[START DATA SUPPLIED]
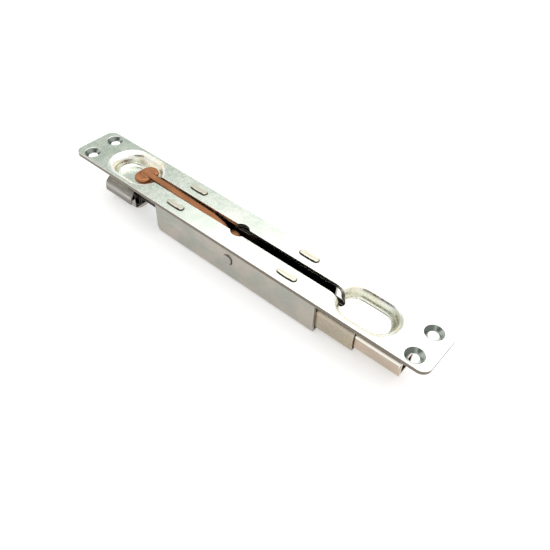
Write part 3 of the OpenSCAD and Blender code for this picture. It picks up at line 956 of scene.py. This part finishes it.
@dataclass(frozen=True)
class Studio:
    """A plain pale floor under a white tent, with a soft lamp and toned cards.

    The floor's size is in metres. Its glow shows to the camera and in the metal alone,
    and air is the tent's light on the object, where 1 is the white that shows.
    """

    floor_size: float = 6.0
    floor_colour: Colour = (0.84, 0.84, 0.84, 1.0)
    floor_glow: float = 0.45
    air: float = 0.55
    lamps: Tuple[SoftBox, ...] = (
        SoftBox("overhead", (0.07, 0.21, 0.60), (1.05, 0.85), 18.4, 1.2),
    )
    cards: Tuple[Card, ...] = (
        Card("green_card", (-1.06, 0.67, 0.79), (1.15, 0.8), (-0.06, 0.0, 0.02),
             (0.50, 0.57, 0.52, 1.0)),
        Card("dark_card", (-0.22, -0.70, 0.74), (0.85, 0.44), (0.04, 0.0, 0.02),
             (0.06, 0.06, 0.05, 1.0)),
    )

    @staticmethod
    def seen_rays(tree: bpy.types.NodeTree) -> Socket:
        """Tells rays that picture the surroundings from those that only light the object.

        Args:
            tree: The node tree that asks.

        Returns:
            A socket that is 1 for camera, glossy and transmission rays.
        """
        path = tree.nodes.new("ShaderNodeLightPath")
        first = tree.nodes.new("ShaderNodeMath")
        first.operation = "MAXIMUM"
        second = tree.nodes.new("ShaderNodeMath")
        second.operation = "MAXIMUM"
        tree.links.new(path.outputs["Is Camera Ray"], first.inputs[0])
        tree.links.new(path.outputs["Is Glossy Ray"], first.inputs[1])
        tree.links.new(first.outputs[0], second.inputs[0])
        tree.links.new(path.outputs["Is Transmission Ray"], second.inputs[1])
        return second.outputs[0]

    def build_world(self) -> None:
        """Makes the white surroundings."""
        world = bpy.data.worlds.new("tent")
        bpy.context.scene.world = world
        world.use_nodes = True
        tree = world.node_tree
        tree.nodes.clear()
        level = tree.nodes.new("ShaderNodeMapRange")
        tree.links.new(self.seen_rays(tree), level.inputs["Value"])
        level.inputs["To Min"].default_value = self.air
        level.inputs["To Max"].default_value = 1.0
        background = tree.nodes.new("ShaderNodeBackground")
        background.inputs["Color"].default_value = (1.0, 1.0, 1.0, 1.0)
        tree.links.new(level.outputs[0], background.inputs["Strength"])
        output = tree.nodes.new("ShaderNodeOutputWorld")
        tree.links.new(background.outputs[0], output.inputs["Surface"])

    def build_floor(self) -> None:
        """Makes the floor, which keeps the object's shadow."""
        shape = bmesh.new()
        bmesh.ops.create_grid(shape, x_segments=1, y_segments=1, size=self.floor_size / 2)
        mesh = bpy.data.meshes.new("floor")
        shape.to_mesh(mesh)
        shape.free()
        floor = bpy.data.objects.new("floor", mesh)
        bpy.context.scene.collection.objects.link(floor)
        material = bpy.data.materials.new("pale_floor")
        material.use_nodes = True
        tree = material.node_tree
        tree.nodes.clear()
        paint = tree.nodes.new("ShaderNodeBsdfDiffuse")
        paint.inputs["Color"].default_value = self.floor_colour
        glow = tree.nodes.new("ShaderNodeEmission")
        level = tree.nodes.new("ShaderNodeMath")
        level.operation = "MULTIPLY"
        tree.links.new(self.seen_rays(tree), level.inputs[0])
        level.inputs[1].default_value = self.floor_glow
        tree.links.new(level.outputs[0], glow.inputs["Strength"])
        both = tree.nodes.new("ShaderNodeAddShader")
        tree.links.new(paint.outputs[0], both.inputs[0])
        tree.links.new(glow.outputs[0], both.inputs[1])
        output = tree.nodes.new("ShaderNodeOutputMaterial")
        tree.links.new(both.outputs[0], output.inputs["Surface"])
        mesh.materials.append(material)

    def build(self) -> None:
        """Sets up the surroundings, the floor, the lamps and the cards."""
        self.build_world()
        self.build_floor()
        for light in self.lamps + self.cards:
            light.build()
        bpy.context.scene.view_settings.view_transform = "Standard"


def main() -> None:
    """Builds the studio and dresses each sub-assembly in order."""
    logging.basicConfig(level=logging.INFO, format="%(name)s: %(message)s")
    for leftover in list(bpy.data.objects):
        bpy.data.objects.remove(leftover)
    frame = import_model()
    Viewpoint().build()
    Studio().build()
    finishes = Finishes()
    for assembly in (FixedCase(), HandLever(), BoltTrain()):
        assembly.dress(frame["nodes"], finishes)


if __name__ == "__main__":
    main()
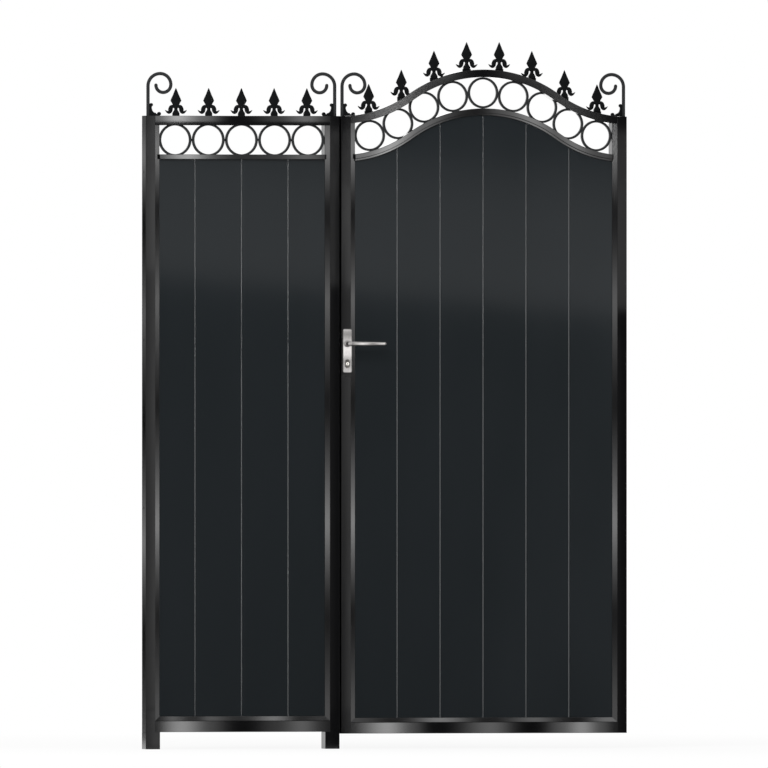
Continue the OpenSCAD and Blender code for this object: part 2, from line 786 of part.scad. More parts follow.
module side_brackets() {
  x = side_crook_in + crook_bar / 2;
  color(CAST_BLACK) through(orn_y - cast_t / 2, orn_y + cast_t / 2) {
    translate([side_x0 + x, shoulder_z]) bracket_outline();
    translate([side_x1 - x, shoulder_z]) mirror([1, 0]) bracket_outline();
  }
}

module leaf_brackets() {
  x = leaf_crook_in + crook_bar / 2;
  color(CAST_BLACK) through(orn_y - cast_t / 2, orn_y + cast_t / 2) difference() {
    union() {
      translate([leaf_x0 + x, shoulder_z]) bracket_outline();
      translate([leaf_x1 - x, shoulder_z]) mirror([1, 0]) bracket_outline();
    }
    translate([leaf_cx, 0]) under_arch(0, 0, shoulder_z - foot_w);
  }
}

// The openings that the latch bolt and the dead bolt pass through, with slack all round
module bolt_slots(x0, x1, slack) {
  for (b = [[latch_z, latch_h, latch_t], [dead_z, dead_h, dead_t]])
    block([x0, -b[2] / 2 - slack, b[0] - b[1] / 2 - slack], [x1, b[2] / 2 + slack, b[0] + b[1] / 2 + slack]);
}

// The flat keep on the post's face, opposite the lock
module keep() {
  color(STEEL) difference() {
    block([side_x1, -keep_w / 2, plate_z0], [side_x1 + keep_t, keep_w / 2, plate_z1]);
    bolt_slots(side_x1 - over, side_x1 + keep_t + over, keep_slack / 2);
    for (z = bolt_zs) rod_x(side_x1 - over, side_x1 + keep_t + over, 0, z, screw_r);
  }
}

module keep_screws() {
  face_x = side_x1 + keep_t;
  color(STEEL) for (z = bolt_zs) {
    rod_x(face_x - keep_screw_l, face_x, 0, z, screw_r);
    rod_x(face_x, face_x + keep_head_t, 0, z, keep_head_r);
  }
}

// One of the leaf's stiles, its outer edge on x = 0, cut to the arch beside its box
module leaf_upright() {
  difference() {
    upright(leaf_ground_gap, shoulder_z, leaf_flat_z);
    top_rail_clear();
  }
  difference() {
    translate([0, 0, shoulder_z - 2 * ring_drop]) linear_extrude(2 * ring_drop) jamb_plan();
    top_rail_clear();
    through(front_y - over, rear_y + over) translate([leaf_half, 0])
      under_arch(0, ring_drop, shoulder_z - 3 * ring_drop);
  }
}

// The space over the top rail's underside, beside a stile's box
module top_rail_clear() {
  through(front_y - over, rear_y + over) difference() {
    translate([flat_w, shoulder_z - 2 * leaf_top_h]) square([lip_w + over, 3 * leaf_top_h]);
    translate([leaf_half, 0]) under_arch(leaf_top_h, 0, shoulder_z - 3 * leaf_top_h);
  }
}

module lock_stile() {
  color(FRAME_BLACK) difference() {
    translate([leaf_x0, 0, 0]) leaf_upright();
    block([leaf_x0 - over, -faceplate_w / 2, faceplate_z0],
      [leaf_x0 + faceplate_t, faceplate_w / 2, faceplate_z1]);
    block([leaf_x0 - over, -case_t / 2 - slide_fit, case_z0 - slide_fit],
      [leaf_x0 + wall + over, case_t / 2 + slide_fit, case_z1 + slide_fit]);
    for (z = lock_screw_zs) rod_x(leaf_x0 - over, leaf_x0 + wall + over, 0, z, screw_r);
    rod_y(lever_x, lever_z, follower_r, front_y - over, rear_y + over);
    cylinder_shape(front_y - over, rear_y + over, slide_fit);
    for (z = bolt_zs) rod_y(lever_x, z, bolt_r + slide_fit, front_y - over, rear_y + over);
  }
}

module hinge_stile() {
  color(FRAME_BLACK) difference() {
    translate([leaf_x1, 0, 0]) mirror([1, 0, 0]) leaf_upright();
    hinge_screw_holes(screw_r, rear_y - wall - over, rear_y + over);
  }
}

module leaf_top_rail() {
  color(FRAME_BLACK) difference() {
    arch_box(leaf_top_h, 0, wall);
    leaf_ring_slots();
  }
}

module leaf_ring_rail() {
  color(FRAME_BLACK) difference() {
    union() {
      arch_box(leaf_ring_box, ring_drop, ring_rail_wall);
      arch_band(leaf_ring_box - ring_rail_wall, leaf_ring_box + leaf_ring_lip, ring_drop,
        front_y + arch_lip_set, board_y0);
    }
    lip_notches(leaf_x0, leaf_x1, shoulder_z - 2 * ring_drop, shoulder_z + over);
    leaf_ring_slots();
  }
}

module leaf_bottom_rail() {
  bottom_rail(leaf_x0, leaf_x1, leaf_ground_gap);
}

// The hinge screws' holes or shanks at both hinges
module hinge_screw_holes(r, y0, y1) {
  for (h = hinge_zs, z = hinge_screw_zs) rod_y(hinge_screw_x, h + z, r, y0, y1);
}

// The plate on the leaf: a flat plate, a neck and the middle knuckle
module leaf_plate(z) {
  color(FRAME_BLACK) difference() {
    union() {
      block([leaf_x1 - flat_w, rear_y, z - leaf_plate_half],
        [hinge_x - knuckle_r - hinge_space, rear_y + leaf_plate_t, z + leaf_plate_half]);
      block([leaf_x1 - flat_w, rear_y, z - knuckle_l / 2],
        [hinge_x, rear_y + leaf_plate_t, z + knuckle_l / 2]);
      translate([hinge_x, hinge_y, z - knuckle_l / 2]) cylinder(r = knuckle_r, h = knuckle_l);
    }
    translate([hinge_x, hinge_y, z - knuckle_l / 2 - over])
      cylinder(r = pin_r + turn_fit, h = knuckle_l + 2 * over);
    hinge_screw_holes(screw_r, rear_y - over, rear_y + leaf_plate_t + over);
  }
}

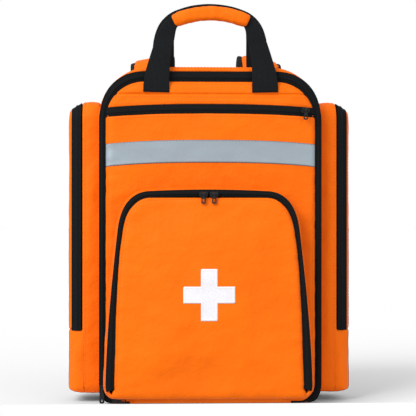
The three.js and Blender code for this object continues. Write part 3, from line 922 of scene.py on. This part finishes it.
[END DATA SUPPLIED]
Identify each line in the entries with the word "part" and copy it.

Write part 3 of the OpenSCAD and Blender code for this picture. It picks up at line 956 of scene.py. This part finishes it.
Continue the OpenSCAD and Blender code for this object: part 2, from line 786 of part.scad. More parts follow.
The three.js and Blender code for this object continues. Write part 3, from line 922 of scene.py on. This part finishes it.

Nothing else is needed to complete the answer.